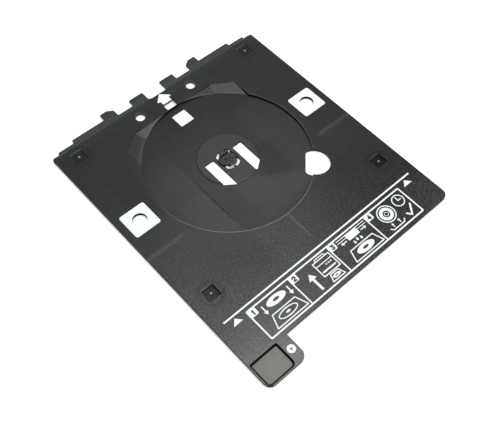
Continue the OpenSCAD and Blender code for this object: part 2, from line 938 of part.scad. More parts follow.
// Step two: the tray goes into the slot at the front of the printer
module step_picture_2() {
    picture(2) {
        outline(shares([[-0.2, -0.55], [-0.2, 1.35], [2.15, 1.35], [2.15, -0.55]]), stroke);
        path(shares([[-0.2, 0.8], [2.15, 0.8]]), 0.8 * stroke);
        path(shares([[0.2, 1.35], [0.35, 1.62], [1.6, 1.62], [1.75, 1.35]]), 0.8 * stroke);
        for (i = [0:2])
            translate(shares([1.05 + 0.32 * i, 0.45]))
                square(1.3 * stroke, center = true);
        path(shares([[0.1, -0.1], [1.85, -0.1]]), 1.5 * stroke);
        outline(shares([[0.42, -0.76], [1.54, -0.76], [1.85, -1.6], [0.11, -1.6]]), stroke);
        translate(shares([0.98, -1.18]))
            tilted_disc(0.58 * picture_unit);
        translate(shares([-1.35, -1.5]))
            rotate(90)
                arrow(2.3 * picture_unit, 2.2 * stroke);
    }
}

// Step three: the print head runs along its rail and drops ink on the disc
module step_picture_3() {
    drop_r = picture_unit / 7;
    picture(3) {
        for (y = [1.3, 1.6])
            path(shares([[-2.15, y], [2.15, y]]), stroke / 1.5);
        translate(shares([0, 1.2]))
            rounded_square(1.7 * picture_unit, 0.85 * picture_unit, stroke);
        for (i = [-1:1])
            translate(shares([0.5 * i, 0.35 - 0.14 * abs(i)])) {
                circle(drop_r);
                polygon(drop_r * [[-0.9, 0.45], [0.9, 0.45], [0, 2.4]]);
            }
        outline(shares([[-2.15, -1.6], [2.15, -1.6], [1.7, -0.2], [-1.7, -0.2]]), stroke);
        translate(shares([0, -0.88]))
            tilted_disc(1.25 * picture_unit);
        for (s = [-1, 1])
            translate(shares([s * 1.1, 0.95]))
                rotate(90 - 90 * s)
                    arrow(0.85 * picture_unit, stroke);
    }
}

// Step four: the printed disc is lifted off and left to dry
module step_picture_4() {
    picture(4) {
        translate(shares([-1.05, 0.45])) {
            ring(1.15 * picture_unit, stroke);
            ring(0.85 * picture_unit, 0.4 * picture_unit);
            ring(0.28 * picture_unit, stroke / 2);
        }
        path(shares([[-2.15, -1.25], [-1.9, -1.55], [-0.2, -1.55], [0.05, -1.25]]), stroke);
        for (s = [-1, 1])
            translate(shares([-1.05 + 0.5 * s, -1.35]))
                rotate(90)
                    arrow(0.6 * picture_unit, 0.8 * stroke);
        translate(shares([1.3, 0.8])) {
            ring(0.8 * picture_unit, stroke);
            path(shares([[0, 0.5], [0, 0], [0.4, 0]]), stroke);
        }
        path(shares([[0.75, -1], [1.15, -1.5], [2, -0.35]]), 1.6 * stroke);
    }
}

// The small disc sign on the tail
module tail_badge() {
    ink()
        translate([pocket_x + pocket_w + badge_gap + badge_r, pocket_y + pocket_l / 2])
            ring(badge_r, badge_r * 0.72);
}

tray_plate();
hub_base();
hub_claw_front();
hub_claw_rear();
position_mark_left();
position_mark_right();
thumb_pad();
feed_line();
feed_pointer_left();
feed_pointer_right();
direction_arrow();
instruction_frame();
step_number_1();
step_number_2();
step_number_3();
step_number_4();
step_picture_1();
step_picture_2();
step_picture_3();
step_picture_4();
tail_badge();
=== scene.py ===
"""Dresses the disc printing tray: plastics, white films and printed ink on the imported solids,
with the hub and the thumb pad as finely modelled pieces, on a pale floor under two soft overhead lights."""
import json
import math

import bpy
import numpy as np
from mathutils import Matrix, Vector


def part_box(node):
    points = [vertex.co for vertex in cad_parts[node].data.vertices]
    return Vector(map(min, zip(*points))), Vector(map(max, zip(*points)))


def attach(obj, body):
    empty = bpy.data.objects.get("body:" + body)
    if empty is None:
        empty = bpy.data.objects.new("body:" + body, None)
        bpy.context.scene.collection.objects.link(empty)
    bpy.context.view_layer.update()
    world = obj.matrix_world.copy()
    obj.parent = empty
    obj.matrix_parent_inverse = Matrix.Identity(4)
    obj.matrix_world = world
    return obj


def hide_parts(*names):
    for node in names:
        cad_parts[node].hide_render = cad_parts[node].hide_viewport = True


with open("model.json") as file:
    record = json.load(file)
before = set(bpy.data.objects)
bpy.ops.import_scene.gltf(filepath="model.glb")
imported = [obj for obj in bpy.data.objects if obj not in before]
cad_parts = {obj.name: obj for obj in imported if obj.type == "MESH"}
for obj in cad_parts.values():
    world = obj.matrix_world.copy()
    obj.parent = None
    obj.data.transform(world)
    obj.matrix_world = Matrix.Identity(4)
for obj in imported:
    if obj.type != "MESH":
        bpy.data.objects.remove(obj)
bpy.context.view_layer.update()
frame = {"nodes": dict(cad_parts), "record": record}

scene = bpy.context.scene
MM = 0.001

# The photograph's width and focal length in pixels, and the width of the camera's sensor in millimetres
PHOTO_WIDTH, FOCAL, SENSOR = 500, 754.13, 36
# The camera's place in millimetres, and its azimuth, elevation and roll in degrees
CAMERA_AT, CAMERA_TURN = (-209.584, -235.988, 428.226), (45.2206, 57.9795, 2.9079)

# Colour of the room's light and of the black plastic
COOL_WHITE = (0.93, 1.0, 0.985)

# The floor's half width and its level, in millimetres
FLOOR_HALF, FLOOR_Z = 2500, -0.3

# The disc recess's radius, and places, in millimetres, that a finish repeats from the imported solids
RECESS_R = 60.5
GATE_X, GATE_FRONT, GATE_REAR = 77.6, 68.6, 71.9
GUIDE_X, GUIDE_Y = 23.5, 69.2
FINGER_X, FINGER_Y = 43.65, -42.75
PAD_X, PAD_Y = -81.05, -132.05

# The thumb pad's corner radii, the width and drop of its rim, and the drop of its crown to each side
PAD_REAR_ROUND, PAD_FRONT_ROUND, PAD_RIM, PAD_EDGE, PAD_CROWN = 2.3, 0.7, 0.5, 0.4, 0.14

# The hub's middle: half its width, its rim's width, its floor's depth, the radius of the plug under it, the height
# of the ledge that it lies on and the round of its edges
HUB_BAND, HUB_RIM, HUB_DISH, HUB_PLUG, HUB_LEDGE, HUB_EDGE = 3.6, 1.4, 0.8, 6.2, 0.5, 0.22
# What stands on its floor, by the distances where each ends at its top and at its foot, with its height
HUB_RIB, HUB_BOSS, HUB_RIB_RISE = (0.4, 0.7), (1.9, 2.25), 0.4
HUB_PIT, HUB_PIT_DEPTH = (0.7, 0.95), 0.18
HUB_STUD, HUB_STUD_X, HUB_STUD_RISE = (0.9, 1.15), 3.7, 0.16
# The arms that carry the claws: half their width, their end, their top and the round of their edges
ARM_HALF, ARM_END, ARM_TOP, ARM_EDGE = 2.8, 3.85, 1.1, 0.1
# The claws: their stem's outer side, their plan's radius, the nose's height and its fall towards both ends
CLAW_STEM, CLAW_ROUND, CLAW_NOSE, CLAW_FALL = 5.8, 4.0, 2.6, 0.10

# ---------------------------------------------------------------- camera, floor and light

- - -

**Stated problem:**
Take the line containing "on the tail" and the line containing "record = json.load(file)". Write out both and all lines between, exactly, and nothing more.

**Correct answer:**
// The small disc sign on the tail
module tail_badge() {
    ink()
        translate([pocket_x + pocket_w + badge_gap + badge_r, pocket_y + pocket_l / 2])
            ring(badge_r, badge_r * 0.72);
}

tray_plate();
hub_base();
hub_claw_front();
hub_claw_rear();
position_mark_left();
position_mark_right();
thumb_pad();
feed_line();
feed_pointer_left();
feed_pointer_right();
direction_arrow();
instruction_frame();
step_number_1();
step_number_2();
step_number_3();
step_number_4();
step_picture_1();
step_picture_2();
step_picture_3();
step_picture_4();
tail_badge();
=== scene.py ===
"""Dresses the disc printing tray: plastics, white films and printed ink on the imported solids,
with the hub and the thumb pad as finely modelled pieces, on a pale floor under two soft overhead lights."""
import json
import math

import bpy
import numpy as np
from mathutils import Matrix, Vector


def part_box(node):
    points = [vertex.co for vertex in cad_parts[node].data.vertices]
    return Vector(map(min, zip(*points))), Vector(map(max, zip(*points)))


def attach(obj, body):
    empty = bpy.data.objects.get("body:" + body)
    if empty is None:
        empty = bpy.data.objects.new("body:" + body, None)
        bpy.context.scene.collection.objects.link(empty)
    bpy.context.view_layer.update()
    world = obj.matrix_world.copy()
    obj.parent = empty
    obj.matrix_parent_inverse = Matrix.Identity(4)
    obj.matrix_world = world
    return obj


def hide_parts(*names):
    for node in names:
        cad_parts[node].hide_render = cad_parts[node].hide_viewport = True


with open("model.json") as file:
    record = json.load(file)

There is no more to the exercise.